■ **DATA LINES**
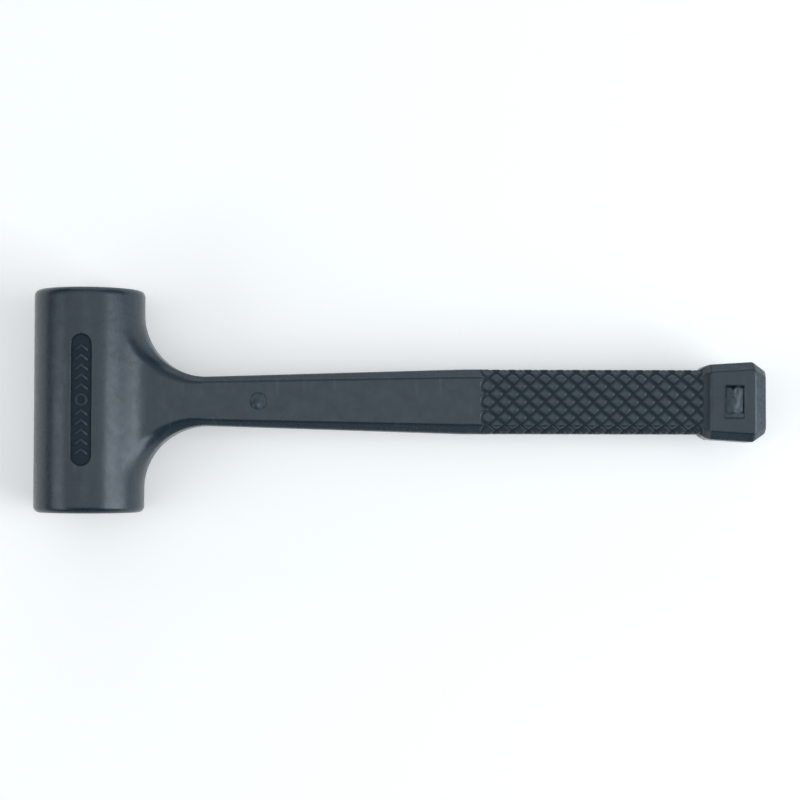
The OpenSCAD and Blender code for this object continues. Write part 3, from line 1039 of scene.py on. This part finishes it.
def plastic(name, dark, light, rough):
    """Natural nylon: milky, with soft mould marks."""
    mat, tree, shader = material(name)
    coords = object_coords(tree)
    milk = noise(tree, 180, 5, 0.55, coords)
    tree.links.new(ramp(tree, milk, [(0.3, dark), (0.7, light)]), shader.inputs["Base Color"])
    gloss = ramp(tree, milk, [(0.3, grey(rough)), (0.7, grey(rough + 0.1))])
    tree.links.new(gloss, shader.inputs["Roughness"])
    shader.inputs["Subsurface Weight"].default_value = 0.15
    shader.inputs["Subsurface Radius"].default_value = (0.002, 0.002, 0.0015)
    bump(tree, shader, noise(tree, 900, 3, 0.5, coords), 0.3, 0.00003)
    return mat


def assign(obj, *materials):
    """Gives an object its materials, in place of any it came with."""
    slots = obj.data.materials
    for place, mat in enumerate(materials):
        if place < len(slots):
            slots[place] = mat
        else:
            slots.append(mat)


# colours of the elastomers: dark and light of the clouding, and rubbed
RUBBER_DARK = (0.0097, 0.0225, 0.0335)
RUBBER_LIGHT = (0.0160, 0.0300, 0.0430)
RUBBER = (RUBBER_DARK, RUBBER_LIGHT, (0.041, 0.060, 0.076))
RECESS_RUBBER = ((0.0092, 0.0182, 0.0275), (0.0145, 0.0260, 0.0385), RUBBER_DARK)
PLUG_RUBBER = ((0.022, 0.037, 0.050), (0.037, 0.055, 0.069), (0.090, 0.111, 0.127))

JACKET = elastomer("jacket_rubber", RUBBER, 0.27, 0.00003)
FLOOR_OF_RECESS = elastomer("recess_rubber", RECESS_RUBBER, 0.6, 0.00006, specular=0.22)
MARKS = elastomer("mark_rubber", RUBBER, 0.45, 0.00005, wear=0.35, specular=0.4)
PLUG = elastomer("plug_rubber", PLUG_RUBBER, 0.42, 0.00005)
SHOT = steel("shot_steel", (0.28, 0.28, 0.29), (0.42, 0.42, 0.43), 0.34, 300, 0.00002)
CARRIED = {
    "bare_steel": steel("bare_steel", (0.30, 0.30, 0.31), (0.42, 0.42, 0.44), 0.32, 120, 0.00002),
    "zinc_steel": steel("zinc_steel", (0.50, 0.51, 0.50), (0.64, 0.65, 0.63), 0.30, 90, 0.00001),
    "weld_steel": steel("weld_steel", (0.11, 0.11, 0.12), (0.26, 0.24, 0.22), 0.46, 420, 0.00012),
    "nylon": plastic("nylon", (0.62, 0.60, 0.53), (0.72, 0.70, 0.63), 0.42),
}


def add_pieces():
    """The replaced pieces, and materials for the nodes that are carried over."""
    jacket = new_piece("jacket", jacket_mesh(), MALLET, "jacket_rubber", "rubber_jacket")
    assign(jacket, JACKET, FLOOR_OF_RECESS, MARKS)
    add_plugs()
    add_shot()
    for part in frame["record"]["subparts"]:
        if part["material_slot"] in CARRIED:
            assign(frame["nodes"][part["node"]], CARRIED[part["material_slot"]])


# ------------------------ stage
FLOOR_HALF = 12.0                   # metres, like all of the stage
MIDDLE = (0.127, 0, 0)              # middle of the mallet, which the lights are aimed at
COOL_WHITE = (0.89, 0.985, 1.075)
SKY_TINT = (0.95, 1.025, 1.06)


def add_floor():
    """A pale floor that glows a little, so that it looks white where the mallet's shadow doesn't fall."""
    half, z = FLOOR_HALF, CAD_BOX[0][2]
    mesh = bpy.data.meshes.new("floor")
    corners = [(-half, -half, z), (half, -half, z), (half, half, z), (-half, half, z)]
    mesh.from_pydata(corners, [], [(0, 1, 2, 3)])
    floor = bpy.data.objects.new("floor", mesh)
    bpy.context.scene.collection.objects.link(floor)
    mat, _, shader = material("pale_floor")
    shader.inputs["Base Color"].default_value = (0.95, 0.92, 0.90, 1)
    shader.inputs["Roughness"].default_value = 0.9
    shader.inputs["Specular IOR Level"].default_value = 0.1
    shader.inputs["Emission Color"].default_value = (1, 1, 1, 1)
    shader.inputs["Emission Strength"].default_value = 0.24
    assign(floor, mat)


def add_softbox(name, place, size, radiance):
    """A soft light of a width and height, aimed at the mallet. Its radiance is how bright it looks itself."""
    data = bpy.data.lights.new(name, "AREA")
    data.shape = "RECTANGLE"
    data.size, data.size_y = size
    data.color = COOL_WHITE
    data.energy = radiance * math.pi * size[0] * size[1]
    lamp = bpy.data.objects.new(name, data)
    lamp.location = place
    lamp.rotation_euler = (Vector(MIDDLE) - Vector(place)).to_track_quat("-Z", "Y").to_euler()
    bpy.context.scene.collection.objects.link(lamp)


def add_world(zenith, horizon):
    """A plain studio: bright above, dark at the horizon, with a darker gap towards -Y and towards +Y."""
    world = bpy.data.worlds.new("studio")
    bpy.context.scene.world = world
    world.use_nodes = True
    tree = world.node_tree
    direction = tree.nodes.new("ShaderNodeTexCoord").outputs["Generated"]
    split = tree.nodes.new("ShaderNodeSeparateXYZ")
    tree.links.new(direction, split.inputs[0])
    # by height: the horizon up to 0.45, then the sky, with a brighter spot right above
    sky = 0.91 * zenith
    steps = [(0.0, horizon), (0.45, horizon), (0.85, sky), (0.984, sky), (0.996, 1.2 * zenith)]
    shade = ramp(tree, split.outputs["Z"], [(place, grey(value)) for place, value in steps])
    # how much of that is kept, from -Y at 0 to +Y at 1
    front_gap = [(0.03, 1.4), (0.13, 0.04), (0.36, 0.04), (0.46, 1)]
    rear_gap = [(0.56, 1), (0.66, 0.56), (0.89, 0.36), (0.975, 1.05)]
    from_front = combine(tree, "MULTIPLY_ADD", split.outputs["Y"], 0.5, 0.5)
    kept = ramp(tree, from_front, [(place, grey(value)) for place, value in front_gap + rear_gap])
    background = tree.nodes["Background"]
    background.inputs["Color"].default_value = (*SKY_TINT, 1)
    tree.links.new(combine(tree, "MULTIPLY", shade, kept), background.inputs["Strength"])


def add_camera():
    """Above the mallet's middle, 0.8 m from its centre plane and leaning back by under two degrees."""
    lean, roll = math.radians(1.77), math.radians(0.12)
    data = bpy.data.cameras.new("camera")
    data.sensor_width = 36.0
    data.lens = 87.7
    data.clip_end = 50
    camera = bpy.data.objects.new("camera", data)
    camera.location = (0.1275, -0.0239, 0.8)
    camera.rotation_euler = (lean, 0, roll)
    bpy.context.scene.collection.objects.link(camera)
    bpy.context.scene.camera = camera


def add_stage():
    """Floor, lights and camera, in the photograph's soft light from above and from the butt's side."""
    add_floor()
    add_world(zenith=1.46, horizon=0.24)
    add_softbox("key", place=(1.50, -0.33, 0.72), size=(0.94, 1.42), radiance=4.3)
    add_softbox("fill", place=(-1.22, -0.42, 0.79), size=(1.2, 0.72), radiance=2.0)
    add_softbox("back", place=(0.1, 1.5, 0.42), size=(1.6, 0.6), radiance=1.35)
    add_camera()
    bpy.context.scene.view_settings.view_transform = "Standard"


add_pieces()
add_stage()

■ **TASK STATEMENT**
Copy out the full material exactly as it appears.

■ **RESPONSE TO THE TASK**
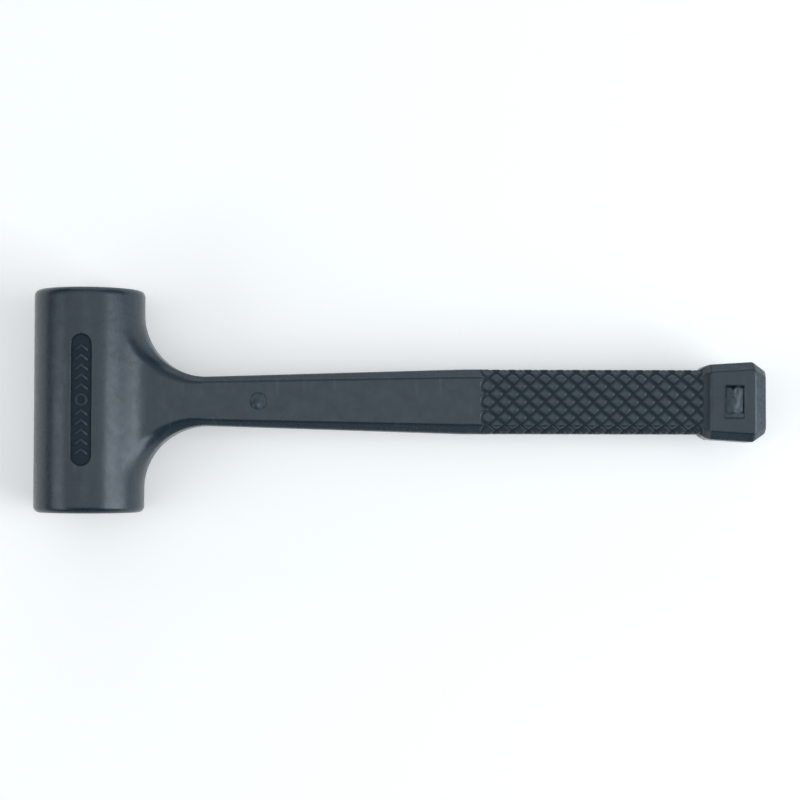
The OpenSCAD and Blender code for this object continues. Write part 3, from line 1039 of scene.py on. This part finishes it.
def plastic(name, dark, light, rough):
    """Natural nylon: milky, with soft mould marks."""
    mat, tree, shader = material(name)
    coords = object_coords(tree)
    milk = noise(tree, 180, 5, 0.55, coords)
    tree.links.new(ramp(tree, milk, [(0.3, dark), (0.7, light)]), shader.inputs["Base Color"])
    gloss = ramp(tree, milk, [(0.3, grey(rough)), (0.7, grey(rough + 0.1))])
    tree.links.new(gloss, shader.inputs["Roughness"])
    shader.inputs["Subsurface Weight"].default_value = 0.15
    shader.inputs["Subsurface Radius"].default_value = (0.002, 0.002, 0.0015)
    bump(tree, shader, noise(tree, 900, 3, 0.5, coords), 0.3, 0.00003)
    return mat


def assign(obj, *materials):
    """Gives an object its materials, in place of any it came with."""
    slots = obj.data.materials
    for place, mat in enumerate(materials):
        if place < len(slots):
            slots[place] = mat
        else:
            slots.append(mat)


# colours of the elastomers: dark and light of the clouding, and rubbed
RUBBER_DARK = (0.0097, 0.0225, 0.0335)
RUBBER_LIGHT = (0.0160, 0.0300, 0.0430)
RUBBER = (RUBBER_DARK, RUBBER_LIGHT, (0.041, 0.060, 0.076))
RECESS_RUBBER = ((0.0092, 0.0182, 0.0275), (0.0145, 0.0260, 0.0385), RUBBER_DARK)
PLUG_RUBBER = ((0.022, 0.037, 0.050), (0.037, 0.055, 0.069), (0.090, 0.111, 0.127))

JACKET = elastomer("jacket_rubber", RUBBER, 0.27, 0.00003)
FLOOR_OF_RECESS = elastomer("recess_rubber", RECESS_RUBBER, 0.6, 0.00006, specular=0.22)
MARKS = elastomer("mark_rubber", RUBBER, 0.45, 0.00005, wear=0.35, specular=0.4)
PLUG = elastomer("plug_rubber", PLUG_RUBBER, 0.42, 0.00005)
SHOT = steel("shot_steel", (0.28, 0.28, 0.29), (0.42, 0.42, 0.43), 0.34, 300, 0.00002)
CARRIED = {
    "bare_steel": steel("bare_steel", (0.30, 0.30, 0.31), (0.42, 0.42, 0.44), 0.32, 120, 0.00002),
    "zinc_steel": steel("zinc_steel", (0.50, 0.51, 0.50), (0.64, 0.65, 0.63), 0.30, 90, 0.00001),
    "weld_steel": steel("weld_steel", (0.11, 0.11, 0.12), (0.26, 0.24, 0.22), 0.46, 420, 0.00012),
    "nylon": plastic("nylon", (0.62, 0.60, 0.53), (0.72, 0.70, 0.63), 0.42),
}


def add_pieces():
    """The replaced pieces, and materials for the nodes that are carried over."""
    jacket = new_piece("jacket", jacket_mesh(), MALLET, "jacket_rubber", "rubber_jacket")
    assign(jacket, JACKET, FLOOR_OF_RECESS, MARKS)
    add_plugs()
    add_shot()
    for part in frame["record"]["subparts"]:
        if part["material_slot"] in CARRIED:
            assign(frame["nodes"][part["node"]], CARRIED[part["material_slot"]])


# ------------------------ stage
FLOOR_HALF = 12.0                   # metres, like all of the stage
MIDDLE = (0.127, 0, 0)              # middle of the mallet, which the lights are aimed at
COOL_WHITE = (0.89, 0.985, 1.075)
SKY_TINT = (0.95, 1.025, 1.06)


def add_floor():
    """A pale floor that glows a little, so that it looks white where the mallet's shadow doesn't fall."""
    half, z = FLOOR_HALF, CAD_BOX[0][2]
    mesh = bpy.data.meshes.new("floor")
    corners = [(-half, -half, z), (half, -half, z), (half, half, z), (-half, half, z)]
    mesh.from_pydata(corners, [], [(0, 1, 2, 3)])
    floor = bpy.data.objects.new("floor", mesh)
    bpy.context.scene.collection.objects.link(floor)
    mat, _, shader = material("pale_floor")
    shader.inputs["Base Color"].default_value = (0.95, 0.92, 0.90, 1)
    shader.inputs["Roughness"].default_value = 0.9
    shader.inputs["Specular IOR Level"].default_value = 0.1
    shader.inputs["Emission Color"].default_value = (1, 1, 1, 1)
    shader.inputs["Emission Strength"].default_value = 0.24
    assign(floor, mat)


def add_softbox(name, place, size, radiance):
    """A soft light of a width and height, aimed at the mallet. Its radiance is how bright it looks itself."""
    data = bpy.data.lights.new(name, "AREA")
    data.shape = "RECTANGLE"
    data.size, data.size_y = size
    data.color = COOL_WHITE
    data.energy = radiance * math.pi * size[0] * size[1]
    lamp = bpy.data.objects.new(name, data)
    lamp.location = place
    lamp.rotation_euler = (Vector(MIDDLE) - Vector(place)).to_track_quat("-Z", "Y").to_euler()
    bpy.context.scene.collection.objects.link(lamp)


def add_world(zenith, horizon):
    """A plain studio: bright above, dark at the horizon, with a darker gap towards -Y and towards +Y."""
    world = bpy.data.worlds.new("studio")
    bpy.context.scene.world = world
    world.use_nodes = True
    tree = world.node_tree
    direction = tree.nodes.new("ShaderNodeTexCoord").outputs["Generated"]
    split = tree.nodes.new("ShaderNodeSeparateXYZ")
    tree.links.new(direction, split.inputs[0])
    # by height: the horizon up to 0.45, then the sky, with a brighter spot right above
    sky = 0.91 * zenith
    steps = [(0.0, horizon), (0.45, horizon), (0.85, sky), (0.984, sky), (0.996, 1.2 * zenith)]
    shade = ramp(tree, split.outputs["Z"], [(place, grey(value)) for place, value in steps])
    # how much of that is kept, from -Y at 0 to +Y at 1
    front_gap = [(0.03, 1.4), (0.13, 0.04), (0.36, 0.04), (0.46, 1)]
    rear_gap = [(0.56, 1), (0.66, 0.56), (0.89, 0.36), (0.975, 1.05)]
    from_front = combine(tree, "MULTIPLY_ADD", split.outputs["Y"], 0.5, 0.5)
    kept = ramp(tree, from_front, [(place, grey(value)) for place, value in front_gap + rear_gap])
    background = tree.nodes["Background"]
    background.inputs["Color"].default_value = (*SKY_TINT, 1)
    tree.links.new(combine(tree, "MULTIPLY", shade, kept), background.inputs["Strength"])


def add_camera():
    """Above the mallet's middle, 0.8 m from its centre plane and leaning back by under two degrees."""
    lean, roll = math.radians(1.77), math.radians(0.12)
    data = bpy.data.cameras.new("camera")
    data.sensor_width = 36.0
    data.lens = 87.7
    data.clip_end = 50
    camera = bpy.data.objects.new("camera", data)
    camera.location = (0.1275, -0.0239, 0.8)
    camera.rotation_euler = (lean, 0, roll)
    bpy.context.scene.collection.objects.link(camera)
    bpy.context.scene.camera = camera


def add_stage():
    """Floor, lights and camera, in the photograph's soft light from above and from the butt's side."""
    add_floor()
    add_world(zenith=1.46, horizon=0.24)
    add_softbox("key", place=(1.50, -0.33, 0.72), size=(0.94, 1.42), radiance=4.3)
    add_softbox("fill", place=(-1.22, -0.42, 0.79), size=(1.2, 0.72), radiance=2.0)
    add_softbox("back", place=(0.1, 1.5, 0.42), size=(1.6, 0.6), radiance=1.35)
    add_camera()
    bpy.context.scene.view_settings.view_transform = "Standard"


add_pieces()
add_stage()